## begin
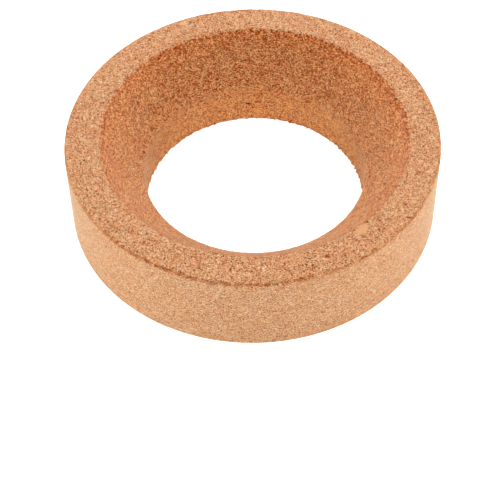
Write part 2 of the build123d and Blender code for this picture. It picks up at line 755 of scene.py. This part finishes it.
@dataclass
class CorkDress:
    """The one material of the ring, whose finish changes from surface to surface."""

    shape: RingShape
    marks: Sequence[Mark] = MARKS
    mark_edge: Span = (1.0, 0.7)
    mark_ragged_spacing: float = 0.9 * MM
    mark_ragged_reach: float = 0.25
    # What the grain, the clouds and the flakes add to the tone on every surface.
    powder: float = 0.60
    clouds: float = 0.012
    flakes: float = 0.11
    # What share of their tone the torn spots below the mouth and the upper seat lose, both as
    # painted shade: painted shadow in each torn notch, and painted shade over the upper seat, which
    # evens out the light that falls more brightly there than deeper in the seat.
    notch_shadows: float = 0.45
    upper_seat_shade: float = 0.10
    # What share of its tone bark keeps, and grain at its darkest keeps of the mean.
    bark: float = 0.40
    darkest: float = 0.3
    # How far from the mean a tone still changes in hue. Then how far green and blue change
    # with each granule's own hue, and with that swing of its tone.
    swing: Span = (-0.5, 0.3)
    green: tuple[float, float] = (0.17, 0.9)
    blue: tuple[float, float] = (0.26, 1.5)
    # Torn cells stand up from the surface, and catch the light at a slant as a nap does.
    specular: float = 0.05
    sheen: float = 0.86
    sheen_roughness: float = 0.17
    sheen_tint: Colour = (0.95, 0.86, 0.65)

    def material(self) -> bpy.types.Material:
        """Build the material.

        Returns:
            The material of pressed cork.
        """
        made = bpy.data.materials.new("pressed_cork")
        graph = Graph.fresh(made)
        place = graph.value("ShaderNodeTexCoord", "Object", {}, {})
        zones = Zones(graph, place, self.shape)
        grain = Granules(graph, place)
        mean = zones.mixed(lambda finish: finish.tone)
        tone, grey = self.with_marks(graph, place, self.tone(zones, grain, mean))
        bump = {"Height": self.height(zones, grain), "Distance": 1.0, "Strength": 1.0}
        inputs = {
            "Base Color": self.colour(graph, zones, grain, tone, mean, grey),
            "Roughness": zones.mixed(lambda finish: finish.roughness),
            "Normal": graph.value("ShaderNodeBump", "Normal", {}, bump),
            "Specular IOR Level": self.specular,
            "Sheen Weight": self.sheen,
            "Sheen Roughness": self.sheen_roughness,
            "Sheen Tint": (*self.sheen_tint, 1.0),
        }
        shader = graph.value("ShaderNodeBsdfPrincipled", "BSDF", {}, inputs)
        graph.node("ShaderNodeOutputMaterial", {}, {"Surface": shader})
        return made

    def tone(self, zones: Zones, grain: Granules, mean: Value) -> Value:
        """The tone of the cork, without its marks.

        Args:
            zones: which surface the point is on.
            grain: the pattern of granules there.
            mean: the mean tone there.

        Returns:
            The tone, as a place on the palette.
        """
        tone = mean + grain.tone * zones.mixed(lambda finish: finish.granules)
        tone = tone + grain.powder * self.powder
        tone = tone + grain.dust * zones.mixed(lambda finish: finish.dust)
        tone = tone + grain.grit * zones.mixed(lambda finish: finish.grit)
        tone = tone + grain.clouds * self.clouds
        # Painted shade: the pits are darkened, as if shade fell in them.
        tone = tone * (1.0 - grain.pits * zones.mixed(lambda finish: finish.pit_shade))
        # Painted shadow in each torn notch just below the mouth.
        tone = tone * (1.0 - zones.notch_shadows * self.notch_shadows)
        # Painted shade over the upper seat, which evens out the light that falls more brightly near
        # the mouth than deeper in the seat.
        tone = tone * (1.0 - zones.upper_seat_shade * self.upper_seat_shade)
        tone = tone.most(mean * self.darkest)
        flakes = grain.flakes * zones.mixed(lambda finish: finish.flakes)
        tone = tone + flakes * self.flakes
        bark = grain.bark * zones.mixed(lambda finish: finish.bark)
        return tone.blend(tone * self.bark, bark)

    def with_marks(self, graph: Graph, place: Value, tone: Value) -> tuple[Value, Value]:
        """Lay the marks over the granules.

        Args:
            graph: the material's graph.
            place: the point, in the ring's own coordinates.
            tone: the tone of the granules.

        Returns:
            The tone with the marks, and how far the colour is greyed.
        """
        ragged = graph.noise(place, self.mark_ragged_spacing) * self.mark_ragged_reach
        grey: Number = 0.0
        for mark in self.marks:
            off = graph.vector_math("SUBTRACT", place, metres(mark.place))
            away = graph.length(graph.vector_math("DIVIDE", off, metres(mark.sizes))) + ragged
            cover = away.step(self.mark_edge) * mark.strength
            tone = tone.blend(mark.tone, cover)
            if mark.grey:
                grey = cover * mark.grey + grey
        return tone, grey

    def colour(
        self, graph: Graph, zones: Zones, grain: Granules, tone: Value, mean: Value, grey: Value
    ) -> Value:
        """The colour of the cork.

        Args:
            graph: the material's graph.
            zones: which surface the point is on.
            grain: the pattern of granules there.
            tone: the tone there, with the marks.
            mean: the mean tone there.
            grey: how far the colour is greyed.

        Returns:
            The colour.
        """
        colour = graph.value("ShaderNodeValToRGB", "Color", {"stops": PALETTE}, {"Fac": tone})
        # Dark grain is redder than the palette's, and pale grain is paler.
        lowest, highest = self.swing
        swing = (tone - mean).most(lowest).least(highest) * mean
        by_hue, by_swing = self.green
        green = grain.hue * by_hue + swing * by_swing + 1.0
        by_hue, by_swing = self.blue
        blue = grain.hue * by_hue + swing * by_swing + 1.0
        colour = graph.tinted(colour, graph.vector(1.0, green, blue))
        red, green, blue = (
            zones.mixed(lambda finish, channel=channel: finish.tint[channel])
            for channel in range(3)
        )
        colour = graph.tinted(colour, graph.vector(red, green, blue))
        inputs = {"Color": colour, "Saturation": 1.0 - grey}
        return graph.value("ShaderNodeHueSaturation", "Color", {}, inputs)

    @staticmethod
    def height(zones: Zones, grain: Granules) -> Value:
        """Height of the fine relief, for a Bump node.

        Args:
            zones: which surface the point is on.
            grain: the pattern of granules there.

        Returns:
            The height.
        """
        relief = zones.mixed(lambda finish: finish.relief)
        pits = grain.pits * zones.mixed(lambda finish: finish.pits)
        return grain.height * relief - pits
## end
=== WORK TO BE COMPLETED ===
Produce the lines from the top of the listing through the "one material of" line exactly as they appear, with no additional output.

=== WRITTEN RESPONSE ===
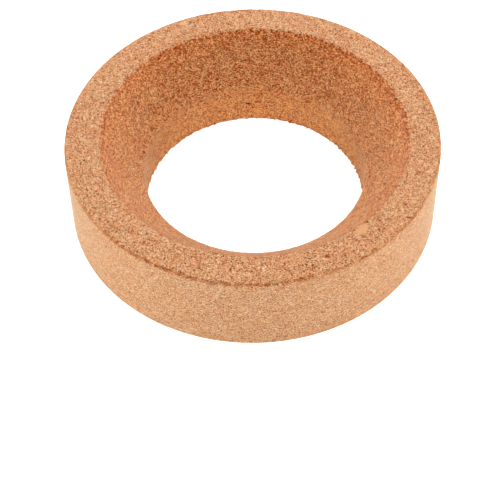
Write part 2 of the build123d and Blender code for this picture. It picks up at line 755 of scene.py. This part finishes it.
@dataclass
class CorkDress:
    """The one material of the ring, whose finish changes from surface to surface."""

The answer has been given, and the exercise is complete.